======== Material provided

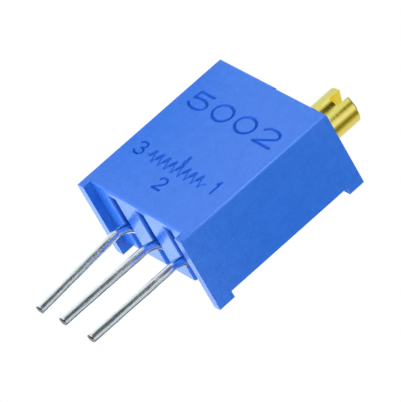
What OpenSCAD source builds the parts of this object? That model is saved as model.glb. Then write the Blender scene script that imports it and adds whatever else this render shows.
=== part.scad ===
// Multi-turn trimmer potentiometer, square top-adjust type with three in-line pins.
// X runs along the row of pins, -Y is the marked front face, +Z is towards the screw.
// The origin is the middle pin's axis, on the plane of the feet that stand on the board.

/* [Housing] */
// Width of the housing along the row of pins
body_w = 9.53; // [9.4:0.01:12.5]
// Height of the housing from its feet to its top
body_h = 10.03; // [9.9:0.01:13]
// Depth of the housing from its marked face to its back feet
body_t = 4.83; // [4.75:0.01:6]
// Thickness of the marked front wall
front_wall = 0.5; // [0.42:0.01:0.56]
// Thickness of the two side walls, which end in the feet
side_wall = 0.6; // [0.45:0.01:0.75]
// Thickness of the top wall behind the ceramic's edge
top_wall = 0.63; // [0.45:0.01:0.8]
// Height of the floor above the board
standoff = 0.48; // [0.3:0.01:0.6]
// Thickness of the floor's lip under the ceramic's edge
floor_lip = 0.3; // [0.2:0.01:0.34]
// How far the side walls stop short of the back feet
back_standoff = 0.49; // [0.2:0.01:0.55]
// How far the floor and the top stop short of the back feet
back_lip = 0.53; // [0.25:0.01:0.6]
// Height of each foot at the ends of the side walls
foot_h = 1.0; // [0.6:0.05:1.6]
// Rounding of the housing's upright edges and of the marked face's ends
edge_r = 0.13; // [0.05:0.01:0.25]
// Step down of the top around the screw
screw_side_step = 0.05; // [0.02:0.01:0.1]
// Distance from the right side to the step in the top
screw_side_w = 4.54; // [3:0.02:5]

/* [Pins] */
// Diameter of the pin wire
pin_d = 0.48; // [0.4:0.01:0.56]
// Spacing of the pins
pin_pitch = 2.54; // [2.3:0.01:2.7]
// Length of the pins below the board plane
pin_len = 5.88; // [3:0.01:8]
// Distance from the marked face to the row of pins
pin_from_front = 2.41; // [2:0.01:2.9]
// Height above the board at which the pins pass through the ceramic
pin_level = 1.0; // [0.95:0.01:1.2]
// Width of the slot in the floor for each pin
pin_slot_w = 0.6; // [0.5:0.01:0.75]
// Distance from the marked face to the front end of the slots
pin_slot_front = 0.42; // [0.35:0.01:1]
// Rounding of the floor's edges along the slots
pin_slot_round = 0.13; // [0.05:0.01:0.2]

/* [Adjustment screw] */
// Distance from the screw's axis to the right side of the housing
screw_from_side = 1.27; // [1.2:0.01:1.6]
// Distance from the screw's axis to the marked face
screw_from_front = 1.3; // [1.28:0.01:1.56]
// Diameter of the screw's head
head_d = 2.16; // [1.8:0.01:2.4]
// Height of the head
head_h = 1.65; // [1.2:0.01:2.2]
// Chamfer round the top of the head
head_chamfer = 0.07; // [0.03:0.01:0.15]
// Width of the driver slot
driver_slot_w = 0.62; // [0.4:0.01:0.75]
// Depth of the driver slot
driver_slot_h = 0.75; // [0.4:0.01:1.1]
// Direction of the driver slot, from the row of pins
driver_slot_angle = 115; // [0:5:175]
// Depth of the grooves for the sealing ring and the clip
groove_depth = 0.32; // [0.25:0.01:0.36]
// Height of the sealing ring's groove
ring_groove_h = 0.4; // [0.36:0.01:0.5]
// Height of the land above each groove
land_h = 0.26; // [0.2:0.01:0.34]
// Thickness of the retaining clip
clip_t = 0.25; // [0.15:0.01:0.3]
// Width of the clip's bow behind the screw
clip_bow_w = 0.5; // [0.3:0.05:0.7]
// Length of the screw's tail bearing in the floor
tail_h = 0.6; // [0.4:0.01:0.8]

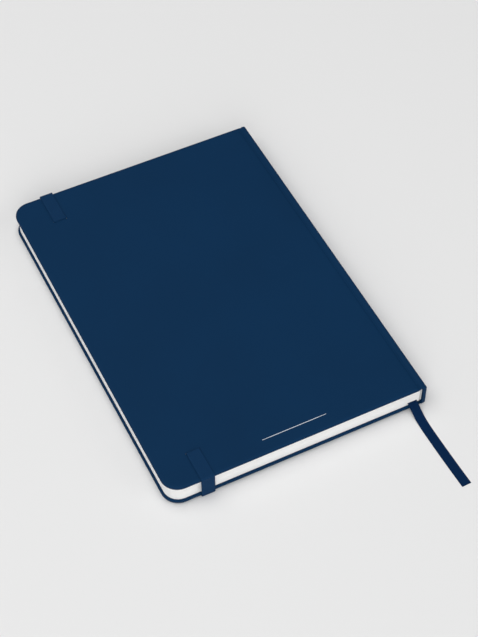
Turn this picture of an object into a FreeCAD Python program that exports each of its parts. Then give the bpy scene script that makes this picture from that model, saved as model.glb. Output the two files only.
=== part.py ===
"""A case-bound logbook with an elastic closure and a ribbon marker, lying closed on its front cover.

X runs from the fore-edge (-X) to the spine (+X), Y from the tail (-Y) to the head (+Y), Z is up.
The origin is the middle of the closed book's base. All sizes are in millimetres.
"""
import FreeCAD, Part
import math
import os

V = FreeCAD.Vector

# Driving dimensions of the closed book.
COVER_WIDTH = 148.0
COVER_HEIGHT = 213.0
CORNER_RADIUS = 9.5
COVER_THICKNESS = 2.0
COVER_GAP = 10.1            # between the two covers' inner faces
BASE_LIFT = 0.5             # the elastic under the front cover holds it this far off the table
SQUARE = 1.3                # how far a cover stands out past the pages

# Case: boards covered in one sheet of leatherette.
SKIN = 0.3
SKIN_EDGE = 0.25
TURN_IN = 12.0
TURN_IN_THICKNESS = 0.17
PASTEDOWN_THICKNESS = 0.08
BOARD_END = 69.5            # the cover board's spine edge
JOINT_GAP = 0.35            # slack between a cover's edge and the flexible joint strip
SPINE_DROP = 0.5            # the spine stands this much lower than each cover
SPINE_BOARD_THICKNESS = 1.4
SPINE_CLEAR = 0.02          # glue line round the spine board
SPINE_ROUND = 0.9           # rounding of the spine's two long edges
WINDOW_RADIUS = 1.0         # corners of the bare board between the turn-ins
HINGE_X = 72.05             # line that the covers and leaves turn about

# Book block: sewn sections, flyleaves and the spine linings.
SECTION_COUNT = 9
BACK_EDGE = 71.1            # folded edge of the sections
FLYLEAF_THICKNESS = 0.25
LEAF_GAP = 0.05
RIBBON_GAP = 0.3            # room for the ribbon above the first section
MULL_THICKNESS = 0.15
MULL_MARGIN = 8.0           # the thread and the mull stop short of head and tail
LINER_THICKNESS = 0.5
THREAD_WIDTH = 0.2
STITCH_COUNT = 7
STITCH_LENGTH = 16.0

# Elastic closure.
ELASTIC_X = -52.3
ELASTIC_WIDTH = 7.6
ELASTIC_THICKNESS = 0.7
ELASTIC_GAP = 0.1           # between the strap and the covers' edges
SLIT_TAIL = 17.0            # slit to tail edge
SLIT_HEAD = 20.5            # slit to head edge
SLIT_PLAY = 0.1
STUB_LENGTH = 10.0
STUB_THICKNESS = 0.4
TAB_LIP = 0.4
DENT = 0.2                  # how deep the strap presses into the front covering
DENT_PLAY = 0.3

# Ribbon marker.
RIBBON_WIDTH = 5.4
RIBBON_THICKNESS = 0.2
RIBBON_HEAD_MARGIN = 4.0
RIBBON_LIE = 0.12           # height of its middle line on the table
ROUND = 0.45                # share of the shorter run that an arc takes

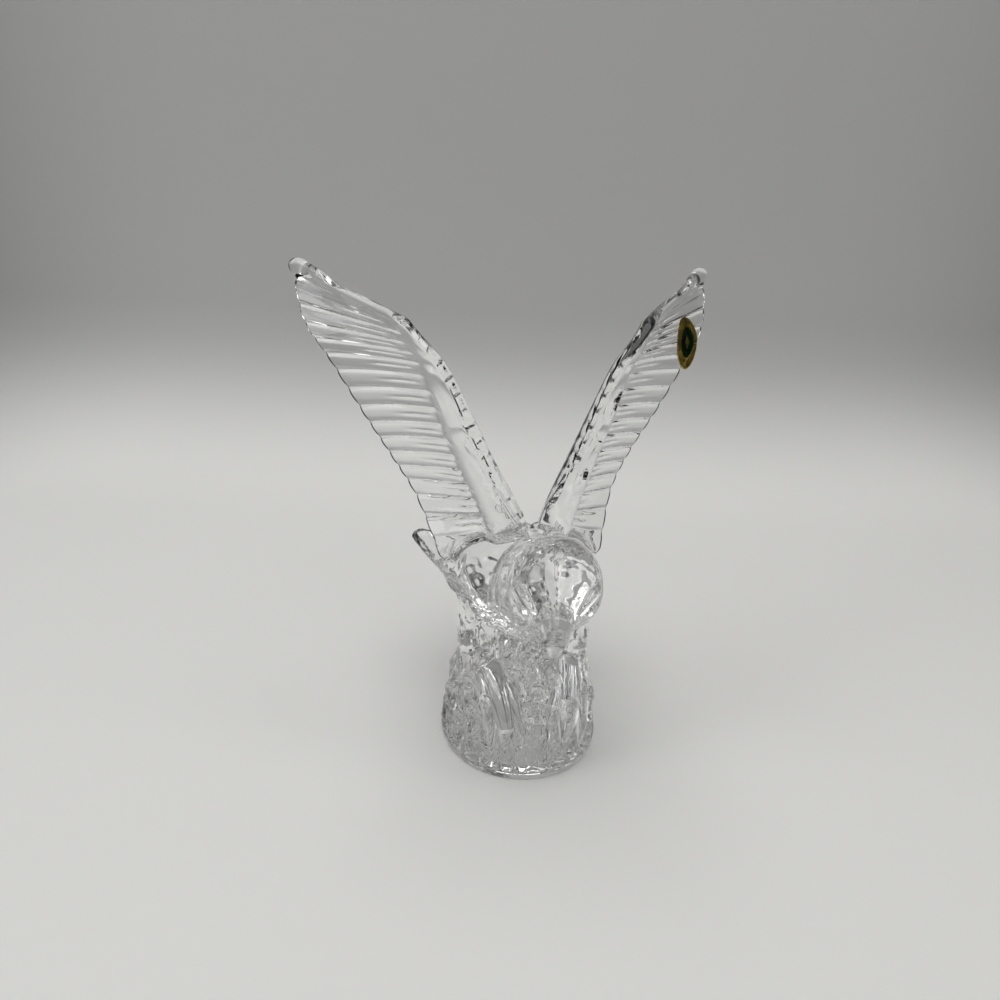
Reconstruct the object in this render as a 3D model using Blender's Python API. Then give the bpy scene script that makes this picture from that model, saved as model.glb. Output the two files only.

================

● Task details: Reproduce each line verbatim.

● Full response:
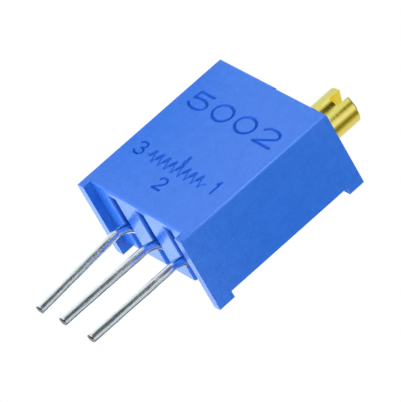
What OpenSCAD source builds the parts of this object? That model is saved as model.glb. Then write the Blender scene script that imports it and adds whatever else this render shows.
=== part.scad ===
// Multi-turn trimmer potentiometer, square top-adjust type with three in-line pins.
// X runs along the row of pins, -Y is the marked front face, +Z is towards the screw.
// The origin is the middle pin's axis, on the plane of the feet that stand on the board.

/* [Housing] */
// Width of the housing along the row of pins
body_w = 9.53; // [9.4:0.01:12.5]
// Height of the housing from its feet to its top
body_h = 10.03; // [9.9:0.01:13]
// Depth of the housing from its marked face to its back feet
body_t = 4.83; // [4.75:0.01:6]
// Thickness of the marked front wall
front_wall = 0.5; // [0.42:0.01:0.56]
// Thickness of the two side walls, which end in the feet
side_wall = 0.6; // [0.45:0.01:0.75]
// Thickness of the top wall behind the ceramic's edge
top_wall = 0.63; // [0.45:0.01:0.8]
// Height of the floor above the board
standoff = 0.48; // [0.3:0.01:0.6]
// Thickness of the floor's lip under the ceramic's edge
floor_lip = 0.3; // [0.2:0.01:0.34]
// How far the side walls stop short of the back feet
back_standoff = 0.49; // [0.2:0.01:0.55]
// How far the floor and the top stop short of the back feet
back_lip = 0.53; // [0.25:0.01:0.6]
// Height of each foot at the ends of the side walls
foot_h = 1.0; // [0.6:0.05:1.6]
// Rounding of the housing's upright edges and of the marked face's ends
edge_r = 0.13; // [0.05:0.01:0.25]
// Step down of the top around the screw
screw_side_step = 0.05; // [0.02:0.01:0.1]
// Distance from the right side to the step in the top
screw_side_w = 4.54; // [3:0.02:5]

/* [Pins] */
// Diameter of the pin wire
pin_d = 0.48; // [0.4:0.01:0.56]
// Spacing of the pins
pin_pitch = 2.54; // [2.3:0.01:2.7]
// Length of the pins below the board plane
pin_len = 5.88; // [3:0.01:8]
// Distance from the marked face to the row of pins
pin_from_front = 2.41; // [2:0.01:2.9]
// Height above the board at which the pins pass through the ceramic
pin_level = 1.0; // [0.95:0.01:1.2]
// Width of the slot in the floor for each pin
pin_slot_w = 0.6; // [0.5:0.01:0.75]
// Distance from the marked face to the front end of the slots
pin_slot_front = 0.42; // [0.35:0.01:1]
// Rounding of the floor's edges along the slots
pin_slot_round = 0.13; // [0.05:0.01:0.2]

/* [Adjustment screw] */
// Distance from the screw's axis to the right side of the housing
screw_from_side = 1.27; // [1.2:0.01:1.6]
// Distance from the screw's axis to the marked face
screw_from_front = 1.3; // [1.28:0.01:1.56]
// Diameter of the screw's head
head_d = 2.16; // [1.8:0.01:2.4]
// Height of the head
head_h = 1.65; // [1.2:0.01:2.2]
// Chamfer round the top of the head
head_chamfer = 0.07; // [0.03:0.01:0.15]
// Width of the driver slot
driver_slot_w = 0.62; // [0.4:0.01:0.75]
// Depth of the driver slot
driver_slot_h = 0.75; // [0.4:0.01:1.1]
// Direction of the driver slot, from the row of pins
driver_slot_angle = 115; // [0:5:175]
// Depth of the grooves for the sealing ring and the clip
groove_depth = 0.32; // [0.25:0.01:0.36]
// Height of the sealing ring's groove
ring_groove_h = 0.4; // [0.36:0.01:0.5]
// Height of the land above each groove
land_h = 0.26; // [0.2:0.01:0.34]
// Thickness of the retaining clip
clip_t = 0.25; // [0.15:0.01:0.3]
// Width of the clip's bow behind the screw
clip_bow_w = 0.5; // [0.3:0.05:0.7]
// Length of the screw's tail bearing in the floor
tail_h = 0.6; // [0.4:0.01:0.8]

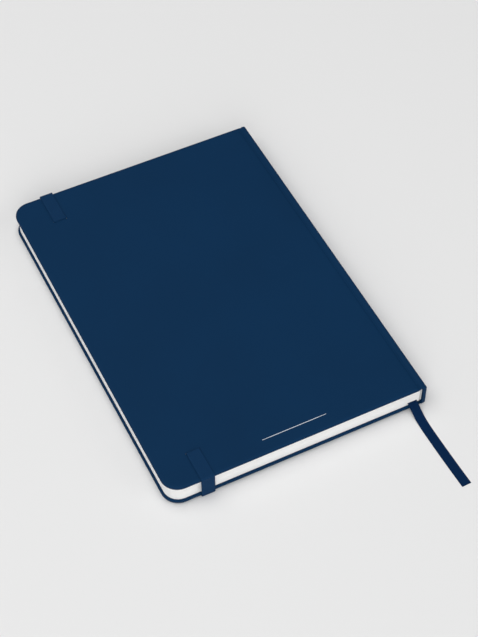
Turn this picture of an object into a FreeCAD Python program that exports each of its parts. Then give the bpy scene script that makes this picture from that model, saved as model.glb. Output the two files only.
=== part.py ===
"""A case-bound logbook with an elastic closure and a ribbon marker, lying closed on its front cover.

X runs from the fore-edge (-X) to the spine (+X), Y from the tail (-Y) to the head (+Y), Z is up.
The origin is the middle of the closed book's base. All sizes are in millimetres.
"""
import FreeCAD, Part
import math
import os

V = FreeCAD.Vector

# Driving dimensions of the closed book.
COVER_WIDTH = 148.0
COVER_HEIGHT = 213.0
CORNER_RADIUS = 9.5
COVER_THICKNESS = 2.0
COVER_GAP = 10.1            # between the two covers' inner faces
BASE_LIFT = 0.5             # the elastic under the front cover holds it this far off the table
SQUARE = 1.3                # how far a cover stands out past the pages

# Case: boards covered in one sheet of leatherette.
SKIN = 0.3
SKIN_EDGE = 0.25
TURN_IN = 12.0
TURN_IN_THICKNESS = 0.17
PASTEDOWN_THICKNESS = 0.08
BOARD_END = 69.5            # the cover board's spine edge
JOINT_GAP = 0.35            # slack between a cover's edge and the flexible joint strip
SPINE_DROP = 0.5            # the spine stands this much lower than each cover
SPINE_BOARD_THICKNESS = 1.4
SPINE_CLEAR = 0.02          # glue line round the spine board
SPINE_ROUND = 0.9           # rounding of the spine's two long edges
WINDOW_RADIUS = 1.0         # corners of the bare board between the turn-ins
HINGE_X = 72.05             # line that the covers and leaves turn about

# Book block: sewn sections, flyleaves and the spine linings.
SECTION_COUNT = 9
BACK_EDGE = 71.1            # folded edge of the sections
FLYLEAF_THICKNESS = 0.25
LEAF_GAP = 0.05
RIBBON_GAP = 0.3            # room for the ribbon above the first section
MULL_THICKNESS = 0.15
MULL_MARGIN = 8.0           # the thread and the mull stop short of head and tail
LINER_THICKNESS = 0.5
THREAD_WIDTH = 0.2
STITCH_COUNT = 7
STITCH_LENGTH = 16.0

# Elastic closure.
ELASTIC_X = -52.3
ELASTIC_WIDTH = 7.6
ELASTIC_THICKNESS = 0.7
ELASTIC_GAP = 0.1           # between the strap and the covers' edges
SLIT_TAIL = 17.0            # slit to tail edge
SLIT_HEAD = 20.5            # slit to head edge
SLIT_PLAY = 0.1
STUB_LENGTH = 10.0
STUB_THICKNESS = 0.4
TAB_LIP = 0.4
DENT = 0.2                  # how deep the strap presses into the front covering
DENT_PLAY = 0.3

# Ribbon marker.
RIBBON_WIDTH = 5.4
RIBBON_THICKNESS = 0.2
RIBBON_HEAD_MARGIN = 4.0
RIBBON_LIE = 0.12           # height of its middle line on the table
ROUND = 0.45                # share of the shorter run that an arc takes

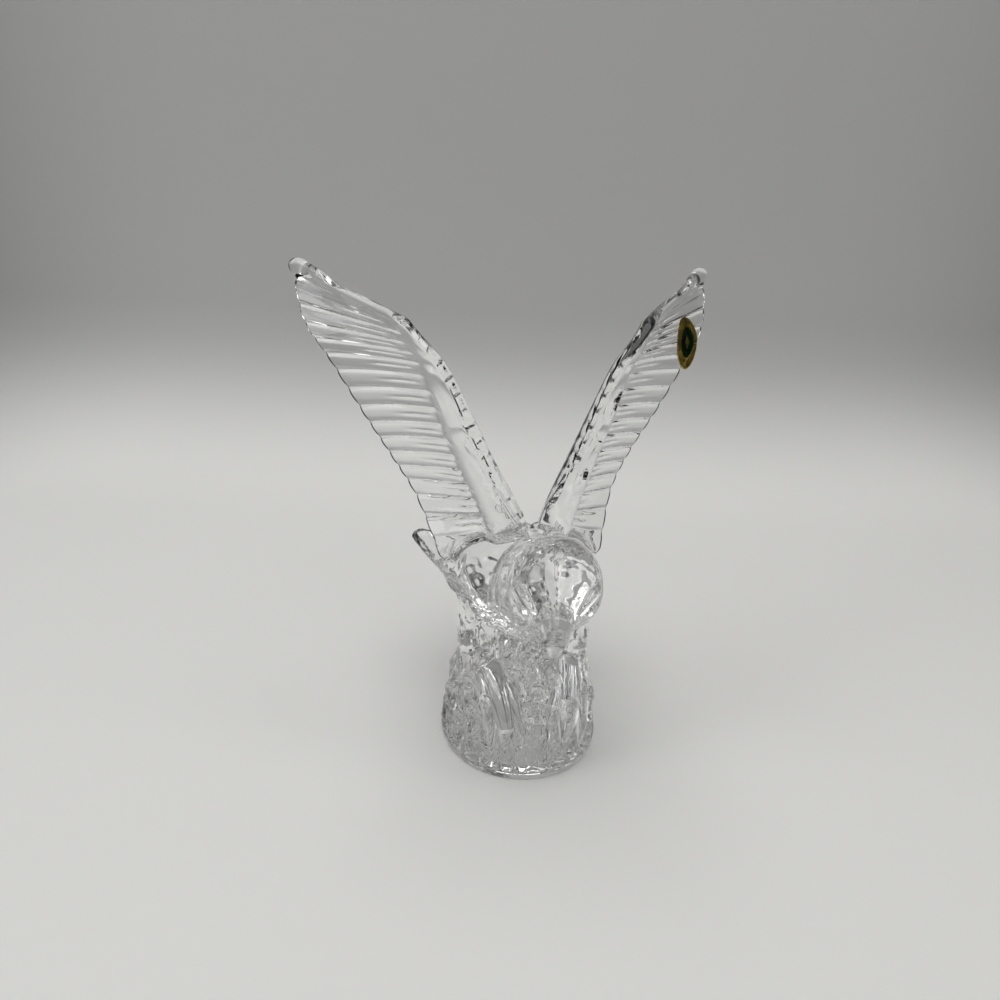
Reconstruct the object in this render as a 3D model using Blender's Python API. Then give the bpy scene script that makes this picture from that model, saved as model.glb. Output the two files only.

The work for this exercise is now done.